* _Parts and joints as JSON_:
====================
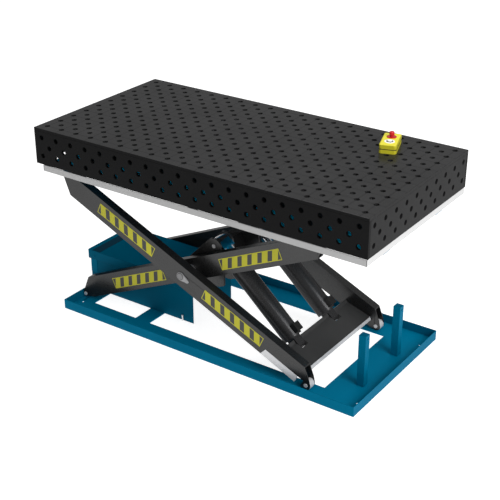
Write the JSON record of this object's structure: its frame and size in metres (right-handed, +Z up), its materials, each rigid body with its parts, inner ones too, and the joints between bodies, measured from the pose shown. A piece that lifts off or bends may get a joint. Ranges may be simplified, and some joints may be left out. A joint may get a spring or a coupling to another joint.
{
  "type": "scissor-lift welding table",
  "caption": "Height adjustable welding table: perforated worktop on a hydraulic scissor lift with power unit and control pendant.",
  "frame": {"origin": "centre of the base footprint on the floor", "axes": "+X along the table away from the power unit, -Y towards the side shown in front, +Z up"},
  "size_m": [2, 1, 1.1601],
  "materials": {
    "worktop_steel": "matte, dark",
    "frame_blue": "satin",
    "arm_grey": "satin",
    "skirt_grey": "matte",
    "pin_steel": "machined",
    "rod_chrome": "polished",
    "barrel_grey": "satin",
    "port_black": "satin",
    "strip_steel": "brushed",
    "pendant_yellow": "fine texture",
    "stop_red": "gloss",
    "seal_black": "matte",
    "button_white": "gloss"
  },
  "bodies": {
    "base": {"base_tray": "frame_blue", "base_lugs": "frame_blue", "base_pivot_pins": "pin_steel", "stop_posts": "frame_blue", "power_unit_housing": "frame_blue", "housing_lid": "frame_blue", "lid_screws": "pin_steel", "power_unit_bed": "frame_blue", "oil_tank": "arm_grey", "pump_motor": "port_black"},
    "inner_frame": {"inner_arm_front": "arm_grey", "inner_arm_back": "arm_grey", "inner_cross_tube": "arm_grey", "ram_brackets": "arm_grey", "ram_top_pins": "pin_steel", "upper_axles": "pin_steel", "centre_spacers": "pin_steel"},
    "outer_frame": {"outer_arm_front": "arm_grey", "outer_arm_back": "arm_grey", "arm_end_strips": "strip_steel", "lower_beam": "arm_grey", "centre_pins": "pin_steel", "centre_locks": "arm_grey", "lower_axles": "pin_steel", "ram_foot_pins": "pin_steel"},
    "platform": {"worktop_plate": "worktop_steel", "side_front": "worktop_steel", "side_back": "worktop_steel", "side_ends": "worktop_steel", "ribs_long": "worktop_steel", "ribs_cross": "worktop_steel", "platform_deck": "frame_blue", "platform_rails": "frame_blue", "platform_cross_rails": "frame_blue", "platform_lugs": "frame_blue", "platform_pivot_pins": "pin_steel", "skirt_hangers": "frame_blue"},
    "trip_skirt": {"skirt_front": "skirt_grey", "skirt_back": "skirt_grey", "skirt_ends": "skirt_grey"},
    "lower_roller_pair": {"lower_rollers": "pin_steel"},
    "upper_roller_pair": {"upper_rollers": "pin_steel"},
    "ram_front_rod": {"ram_rod_front": "rod_chrome"},
    "ram_back_rod": {"ram_rod_back": "rod_chrome"},
    "ram_front_barrel": {"ram_barrel_front": "barrel_grey", "ram_port_front": "port_black"},
    "ram_back_barrel": {"ram_barrel_back": "barrel_grey", "ram_port_back": "port_black"},
    "pendant": {"pendant_lower": "pendant_yellow", "pendant_seal": "seal_black", "pendant_upper": "pendant_yellow", "stop_collar": "pendant_yellow", "lift_bezel": "button_white"},
    "stop_push": {"stop_button": "stop_red"},
    "lift_push": {"lift_button": "button_white"}
  },
  "joints": [
    {"name": "lift", "type": "hinge", "parent": "base", "child": "inner_frame", "pos_m": [-0.917, 0, 0.032], "axis": [0, -1, 0], "range_deg": [-19.39, 2.36]},
    {"name": "scissor_centre", "type": "hinge", "parent": "inner_frame", "child": "outer_frame", "pos_m": [-0.14413, 0, 0.41504], "axis": [0, -1, 0], "range_deg": [-4.74, 38.8]},
    {"name": "platform_hinge", "type": "hinge", "parent": "outer_frame", "child": "platform", "pos_m": [-0.917, 0, 0.79807], "axis": [0, -1, 0], "range_deg": [-19.41, 2.38]},
    {"name": "lower_roller_spin", "type": "hinge", "parent": "outer_frame", "child": "lower_roller_pair", "pos_m": [0.62874, 0, 0.032], "axis": [0, 1, 0], "continuous": true},
    {"name": "upper_roller_spin", "type": "hinge", "parent": "inner_frame", "child": "upper_roller_pair", "pos_m": [0.62874, 0, 0.79807], "axis": [0, 1, 0], "continuous": true},
    {"name": "ram_front_tilt", "type": "hinge", "parent": "inner_frame", "child": "ram_front_rod", "pos_m": [-0.04478, -0.167, 0.55117], "axis": [0, -1, 0], "range_deg": [-4.97, 40.69]},
    {"name": "ram_front_stroke", "type": "slide", "parent": "ram_front_rod", "child": "ram_front_barrel", "axis": [0.7391, 0, -0.6736], "range_m": [-0.11005, 0.01357]},
    {"name": "ram_back_tilt", "type": "hinge", "parent": "inner_frame", "child": "ram_back_rod", "pos_m": [-0.04478, 0.167, 0.55117], "axis": [0, -1, 0], "range_deg": [-4.97, 40.69]},
    {"name": "ram_back_stroke", "type": "slide", "parent": "ram_back_rod", "child": "ram_back_barrel", "axis": [0.7391, 0, -0.6736], "range_m": [-0.11005, 0.01357]},
    {"name": "skirt_trip", "type": "slide", "parent": "platform", "child": "trip_skirt", "axis": [0, 0, 1], "range_m": [0, 0.003], "stiffness_N_per_m": 3000},
    {"name": "pendant_lift", "type": "slide", "parent": "platform", "child": "pendant", "axis": [0, 0, 1], "range_m": [0, 0.4]},
    {"name": "stop_press", "type": "slide", "parent": "pendant", "child": "stop_push", "axis": [0, 0, -1], "range_m": [0, 0.004], "stiffness_N_per_m": 900},
    {"name": "lift_press", "type": "slide", "parent": "pendant", "child": "lift_push", "axis": [0, 0, -1], "range_m": [0, 0.004], "stiffness_N_per_m": 600}
  ],
  "couplings": [
    {"joint": "scissor_centre", "follows": "lift", "ratio": -2},
    {"joint": "platform_hinge", "follows": "lift", "ratio": 1},
    {"joint": "ram_front_tilt", "follows": "lift", "ratio": -2.0977},
    {"joint": "ram_front_stroke", "follows": "lift", "m_per_rad": 0.32462},
    {"joint": "ram_back_tilt", "follows": "lift", "ratio": -2.0977},
    {"joint": "ram_back_stroke", "follows": "lift", "m_per_rad": 0.32462}
  ]
}
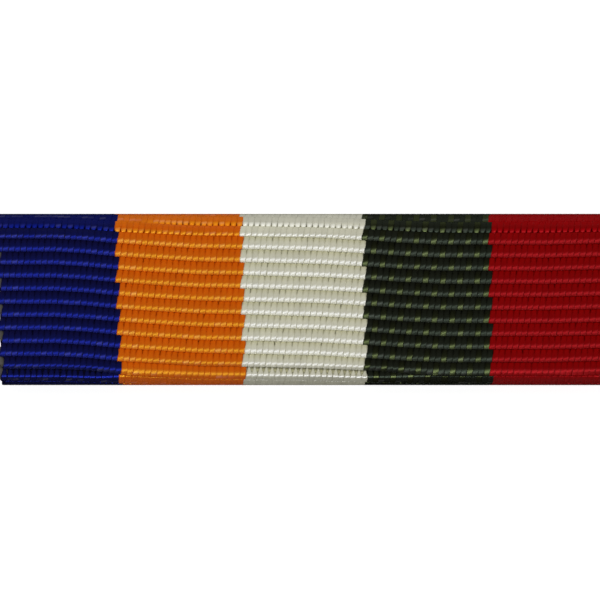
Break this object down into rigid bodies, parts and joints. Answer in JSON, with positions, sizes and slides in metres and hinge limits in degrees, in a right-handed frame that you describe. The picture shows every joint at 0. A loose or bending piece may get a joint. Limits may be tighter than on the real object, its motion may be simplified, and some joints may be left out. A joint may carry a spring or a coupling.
{
  "type": "ribbon bar",
  "caption": "Slim bar of ribbed striped ribbon wound round a thin metal channel, which slides on to a rail and shows a medal's colours.",
  "frame": {"origin": "middle of the bar's back, on the surface that it lies on", "axes": "+Z out of the front of the bar, +X along the bar from the navy stripe to the red one, +Y up the bar as worn"},
  "size_m": [0.035, 0.0098, 0.0035],
  "materials": {
    "ribbon": "ribbed woven rayon with a soft sheen",
    "backing_plate": "rolled sheet, satin"
  },
  "bodies": {
    "root": {"ribbon": "ribbon", "backing_plate": "backing_plate"}
  },
  "joints": []
}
====================
* _What you need to do_: Make an exact copy of the data above.

* _Solution for this problem_:
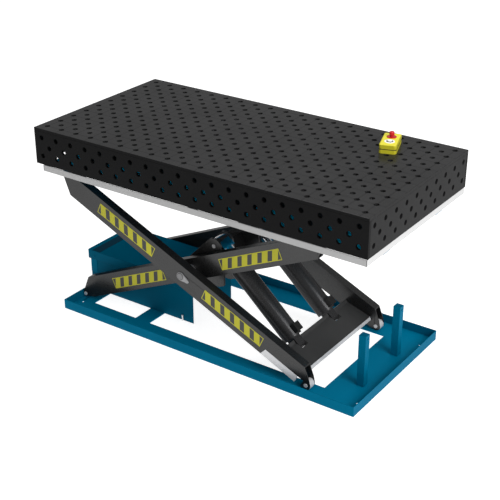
Write the JSON record of this object's structure: its frame and size in metres (right-handed, +Z up), its materials, each rigid body with its parts, inner ones too, and the joints between bodies, measured from the pose shown. A piece that lifts off or bends may get a joint. Ranges may be simplified, and some joints may be left out. A joint may get a spring or a coupling to another joint.
{
  "type": "scissor-lift welding table",
  "caption": "Height adjustable welding table: perforated worktop on a hydraulic scissor lift with power unit and control pendant.",
  "frame": {"origin": "centre of the base footprint on the floor", "axes": "+X along the table away from the power unit, -Y towards the side shown in front, +Z up"},
  "size_m": [2, 1, 1.1601],
  "materials": {
    "worktop_steel": "matte, dark",
    "frame_blue": "satin",
    "arm_grey": "satin",
    "skirt_grey": "matte",
    "pin_steel": "machined",
    "rod_chrome": "polished",
    "barrel_grey": "satin",
    "port_black": "satin",
    "strip_steel": "brushed",
    "pendant_yellow": "fine texture",
    "stop_red": "gloss",
    "seal_black": "matte",
    "button_white": "gloss"
  },
  "bodies": {
    "base": {"base_tray": "frame_blue", "base_lugs": "frame_blue", "base_pivot_pins": "pin_steel", "stop_posts": "frame_blue", "power_unit_housing": "frame_blue", "housing_lid": "frame_blue", "lid_screws": "pin_steel", "power_unit_bed": "frame_blue", "oil_tank": "arm_grey", "pump_motor": "port_black"},
    "inner_frame": {"inner_arm_front": "arm_grey", "inner_arm_back": "arm_grey", "inner_cross_tube": "arm_grey", "ram_brackets": "arm_grey", "ram_top_pins": "pin_steel", "upper_axles": "pin_steel", "centre_spacers": "pin_steel"},
    "outer_frame": {"outer_arm_front": "arm_grey", "outer_arm_back": "arm_grey", "arm_end_strips": "strip_steel", "lower_beam": "arm_grey", "centre_pins": "pin_steel", "centre_locks": "arm_grey", "lower_axles": "pin_steel", "ram_foot_pins": "pin_steel"},
    "platform": {"worktop_plate": "worktop_steel", "side_front": "worktop_steel", "side_back": "worktop_steel", "side_ends": "worktop_steel", "ribs_long": "worktop_steel", "ribs_cross": "worktop_steel", "platform_deck": "frame_blue", "platform_rails": "frame_blue", "platform_cross_rails": "frame_blue", "platform_lugs": "frame_blue", "platform_pivot_pins": "pin_steel", "skirt_hangers": "frame_blue"},
    "trip_skirt": {"skirt_front": "skirt_grey", "skirt_back": "skirt_grey", "skirt_ends": "skirt_grey"},
    "lower_roller_pair": {"lower_rollers": "pin_steel"},
    "upper_roller_pair": {"upper_rollers": "pin_steel"},
    "ram_front_rod": {"ram_rod_front": "rod_chrome"},
    "ram_back_rod": {"ram_rod_back": "rod_chrome"},
    "ram_front_barrel": {"ram_barrel_front": "barrel_grey", "ram_port_front": "port_black"},
    "ram_back_barrel": {"ram_barrel_back": "barrel_grey", "ram_port_back": "port_black"},
    "pendant": {"pendant_lower": "pendant_yellow", "pendant_seal": "seal_black", "pendant_upper": "pendant_yellow", "stop_collar": "pendant_yellow", "lift_bezel": "button_white"},
    "stop_push": {"stop_button": "stop_red"},
    "lift_push": {"lift_button": "button_white"}
  },
  "joints": [
    {"name": "lift", "type": "hinge", "parent": "base", "child": "inner_frame", "pos_m": [-0.917, 0, 0.032], "axis": [0, -1, 0], "range_deg": [-19.39, 2.36]},
    {"name": "scissor_centre", "type": "hinge", "parent": "inner_frame", "child": "outer_frame", "pos_m": [-0.14413, 0, 0.41504], "axis": [0, -1, 0], "range_deg": [-4.74, 38.8]},
    {"name": "platform_hinge", "type": "hinge", "parent": "outer_frame", "child": "platform", "pos_m": [-0.917, 0, 0.79807], "axis": [0, -1, 0], "range_deg": [-19.41, 2.38]},
    {"name": "lower_roller_spin", "type": "hinge", "parent": "outer_frame", "child": "lower_roller_pair", "pos_m": [0.62874, 0, 0.032], "axis": [0, 1, 0], "continuous": true},
    {"name": "upper_roller_spin", "type": "hinge", "parent": "inner_frame", "child": "upper_roller_pair", "pos_m": [0.62874, 0, 0.79807], "axis": [0, 1, 0], "continuous": true},
    {"name": "ram_front_tilt", "type": "hinge", "parent": "inner_frame", "child": "ram_front_rod", "pos_m": [-0.04478, -0.167, 0.55117], "axis": [0, -1, 0], "range_deg": [-4.97, 40.69]},
    {"name": "ram_front_stroke", "type": "slide", "parent": "ram_front_rod", "child": "ram_front_barrel", "axis": [0.7391, 0, -0.6736], "range_m": [-0.11005, 0.01357]},
    {"name": "ram_back_tilt", "type": "hinge", "parent": "inner_frame", "child": "ram_back_rod", "pos_m": [-0.04478, 0.167, 0.55117], "axis": [0, -1, 0], "range_deg": [-4.97, 40.69]},
    {"name": "ram_back_stroke", "type": "slide", "parent": "ram_back_rod", "child": "ram_back_barrel", "axis": [0.7391, 0, -0.6736], "range_m": [-0.11005, 0.01357]},
    {"name": "skirt_trip", "type": "slide", "parent": "platform", "child": "trip_skirt", "axis": [0, 0, 1], "range_m": [0, 0.003], "stiffness_N_per_m": 3000},
    {"name": "pendant_lift", "type": "slide", "parent": "platform", "child": "pendant", "axis": [0, 0, 1], "range_m": [0, 0.4]},
    {"name": "stop_press", "type": "slide", "parent": "pendant", "child": "stop_push", "axis": [0, 0, -1], "range_m": [0, 0.004], "stiffness_N_per_m": 900},
    {"name": "lift_press", "type": "slide", "parent": "pendant", "child": "lift_push", "axis": [0, 0, -1], "range_m": [0, 0.004], "stiffness_N_per_m": 600}
  ],
  "couplings": [
    {"joint": "scissor_centre", "follows": "lift", "ratio": -2},
    {"joint": "platform_hinge", "follows": "lift", "ratio": 1},
    {"joint": "ram_front_tilt", "follows": "lift", "ratio": -2.0977},
    {"joint": "ram_front_stroke", "follows": "lift", "m_per_rad": 0.32462},
    {"joint": "ram_back_tilt", "follows": "lift", "ratio": -2.0977},
    {"joint": "ram_back_stroke", "follows": "lift", "m_per_rad": 0.32462}
  ]
}
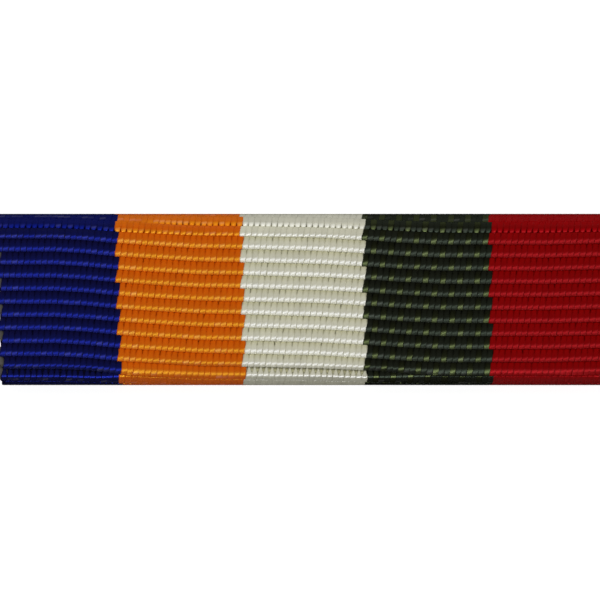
Break this object down into rigid bodies, parts and joints. Answer in JSON, with positions, sizes and slides in metres and hinge limits in degrees, in a right-handed frame that you describe. The picture shows every joint at 0. A loose or bending piece may get a joint. Limits may be tighter than on the real object, its motion may be simplified, and some joints may be left out. A joint may carry a spring or a coupling.
{
  "type": "ribbon bar",
  "caption": "Slim bar of ribbed striped ribbon wound round a thin metal channel, which slides on to a rail and shows a medal's colours.",
  "frame": {"origin": "middle of the bar's back, on the surface that it lies on", "axes": "+Z out of the front of the bar, +X along the bar from the navy stripe to the red one, +Y up the bar as worn"},
  "size_m": [0.035, 0.0098, 0.0035],
  "materials": {
    "ribbon": "ribbed woven rayon with a soft sheen",
    "backing_plate": "rolled sheet, satin"
  },
  "bodies": {
    "root": {"ribbon": "ribbon", "backing_plate": "backing_plate"}
  },
  "joints": []
}